Note: I am not opposed to using Flatpaks, just don’t use it for browsers.
Browsers do the work to handle their own sandboxing. Flatpak is a generic sandbox requiring others/self to do the hookup to other programs that might happen to be a browser.
I like the idea of trusting the browser’s own implementation; if they were lax on it, that’s the browser’s rep on the line. I trust Firefox and Google Chrome to do it right! None of that is really technical though
flatpak as a technology is meant to allow the federation of remotes. You can even define multiple environments on disk using the commandline tooling and some configs.. which is actually pretty interesting capability once you dig into it with your sysadmin brain on. But only a fraction of its capability is exposed in the desktop software UI. Just like a lot of the dnf capability is not exposed in the desktop software UI.
There are people who want a single store, yes. But flatpaks as a technology is built in such a way that it allows multple remotes and not a single store concept. It would a kindness if you could separate out the critcism of the technology and how desktop projects have chosen to integrate it. They are distinctly different sets of concerns that overlap.
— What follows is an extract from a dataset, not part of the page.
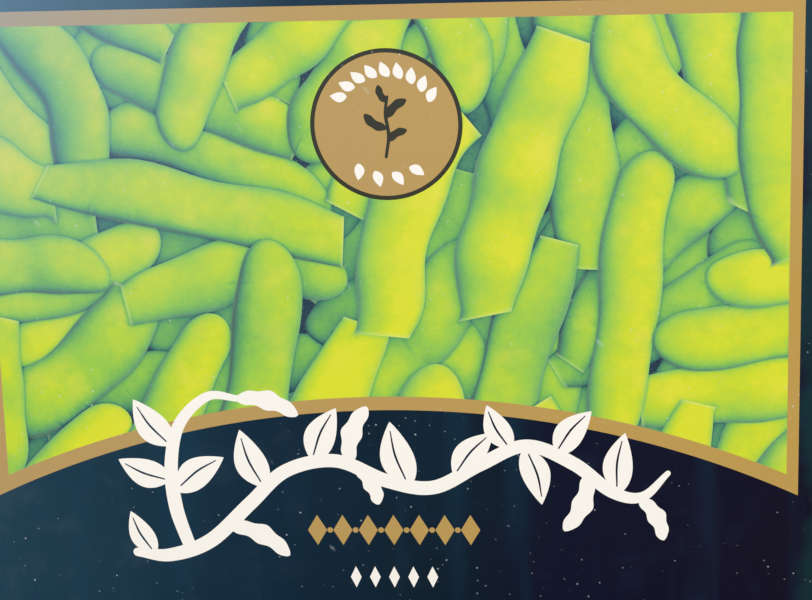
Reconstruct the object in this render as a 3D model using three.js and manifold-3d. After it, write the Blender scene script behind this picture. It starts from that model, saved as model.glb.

Yes, just a few people, not a big deal.
See, again, everything is quite obvious and it is connected to the other thread about “the future” being the “immutable/atomic” distribution, “bootable containers” and so on. Flatpak is part of this “vision”.
The point here is “the user”.
If “the user” is a sysadmin who needs to manage a network of servers, workstations, etc, or a developer who works from inside that infrastructure, these tools make sense.
In the same time, nothing of this makes sense if “the user” is just a guy with his own “personal computer”.
I am not saying flatpak or anything else don’t make sense in abstract terms, I am saying it doesn’t make sense for me and for everybody else with a “user case” like mine. Despite it is sold to everybody like “the future”. It is not “future” it is a quite “narrow user case”, like “the sysadmin brain”.